Un amigo me ha incitado a leer la entrevista a un autor noruego del que no tenía ni idea, Erik Varden, de cuarenta y siete años, que ha sido monje trapense y ahora es obispo católico de Trondheim.
Es doctor por la Universidad de Cambridge y posee una exquisita formación académica y cultural. Su personalidad resulta particularmente atractiva porque, hijo de padres agnósticos y protagonista de un ateísmo agresivo durante su adolescencia, vivió su primer encuentro con Dios cuando tenía quince años mientras escuchaba los versos: «No naciste en vano / no has vivido, sufrido, en vano. / Te levantarás y vivirás», cantados por el coro en la Sinfonía nº 2, Resurrección, de Gustav Mahler.
«Fue como si mi corazón se abriera de repente a una certeza casi instintiva de que Dios realmente existe», dice. Al día siguiente esa certeza seguía presente y le impulsó a profundizar lo que había vivido.
En su conversión, además de la belleza, tuvo que ver el contacto con el sufrimiento (el encuentro que tuvo de niño con un hombre torturado durante la II Guerra Mundial).
Estudió teología en la Universidad de Cambridge, frecuentó la misa los domingos en una iglesia anglicana, hasta que descubrió que los monasterios de las novelas de Herman Hesse todavía existían.
Después de un retiro en la abadía de Caldey Varden, decidió convertirse al catolicismo.
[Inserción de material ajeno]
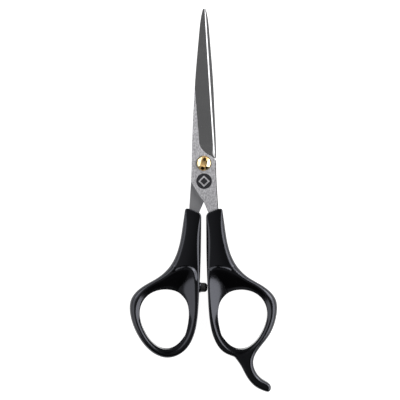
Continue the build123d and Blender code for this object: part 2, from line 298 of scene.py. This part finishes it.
def nearest(spots, loop):
    """Distance of each spot from a loop of points."""
    return np.sqrt(((spots[:, None, :] - loop[None, :, :])**2).sum(axis=2).min(axis=1))


def smooth_step(value, low, high):
    """0 below low and 1 above high, with a smooth rise between."""
    part = np.clip((value - low) / (high - low), 0, 1)
    return part**2 * (3 - 2 * part)


def panel_height(spots, crest):
    """Height of the handle's flat face: sunk on the neck, rising to the crest."""
    x, y = spots.T
    middle = NECK_X + NECK_SWING * (y - NECK_Y)**2
    crown = PANEL_CROWN * np.minimum(np.abs(x - middle), CROWN_REACH)**2
    ramp = smooth_step(nearest(spots, crest), *PANEL_RAMP)
    return HANDLE_T - (PANEL_RECESS + crown) * ramp * smooth_step(y, *PANEL_FADE)


def flank_rings(outline, crest):
    """Rings from the parting line up the side and over the rounding to the flat face."""
    ahead = np.roll(outline, -1, axis=0) - np.roll(outline, 1, axis=0)
    inward = np.stack([ahead[:, 1], -ahead[:, 0]], axis=1)
    inward /= np.hypot(*inward.T)[:, None]
    edge = outline[:, :2]
    width = np.minimum(outline[:, 2], nearest(edge, crest) - CREST_LAND)
    for _ in range(ROUNDING_EASE):
        width = (np.roll(width, 1) + 2 * width + np.roll(width, -1)) / 4
    top = panel_height(edge + inward * width[:, None], crest)
    height = ROUNDING_HEIGHT * width

    def ring(offset, z):
        return np.column_stack([edge + inward * np.broadcast_to(offset, width.shape)[:, None],
                                np.broadcast_to(z, width.shape)])

    rings = [ring(PARTING_GROOVE, MID_Z), ring(0, MID_Z + 2 * PARTING_GROOVE)]
    for angle in np.linspace(ROUNDING_START, math.pi / 2, ROUNDING_STEPS):
        inset = width * (1 - math.cos(angle) / math.cos(ROUNDING_START))
        rings.append(ring(inset, top - height * (1 - math.sin(angle))))
    return rings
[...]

En su encuentro con Dios influyeron el amor y la belleza, como él mismo reconoce: «Tuve la bendición de nacer en una familia llena de amor (…) la proclamación cristiana me llegó a través del arte».
La densidad de esta larga entrevista me aparta la tentación de resumirla. Sólo exhumaré dos frases que me han parecido extraordinariamente lúcidas y necesarias en el momento presente.
Cuando le preguntan por la «novolatría» (idolatría de lo nuevo) y por la pérdida de «la memoria del bien», Erik responde: «Vivir dentro de la tensión ‘creativa’ entre lo antiguo y lo nuevo presupone un sentido de gratitud por lo que me ha sido entregado y, al mismo tiempo, un sentido de responsabilidad: dos cualidades que se están erosionando en el mundo que habitamos, ese mismo mundo que hemos ayudado a construir. Por eso haríamos bien en cultivarlas».
«Yo llamaría a este ‘olvido del bien’ suicidio. Cuando estuve obsesionado por la magnitud del mal en el mundo, un monje sabio, que supo escucharme con paciencia admirable, me dijo con mucha calma: ‘Nunca te dejes fascinar por el mal’».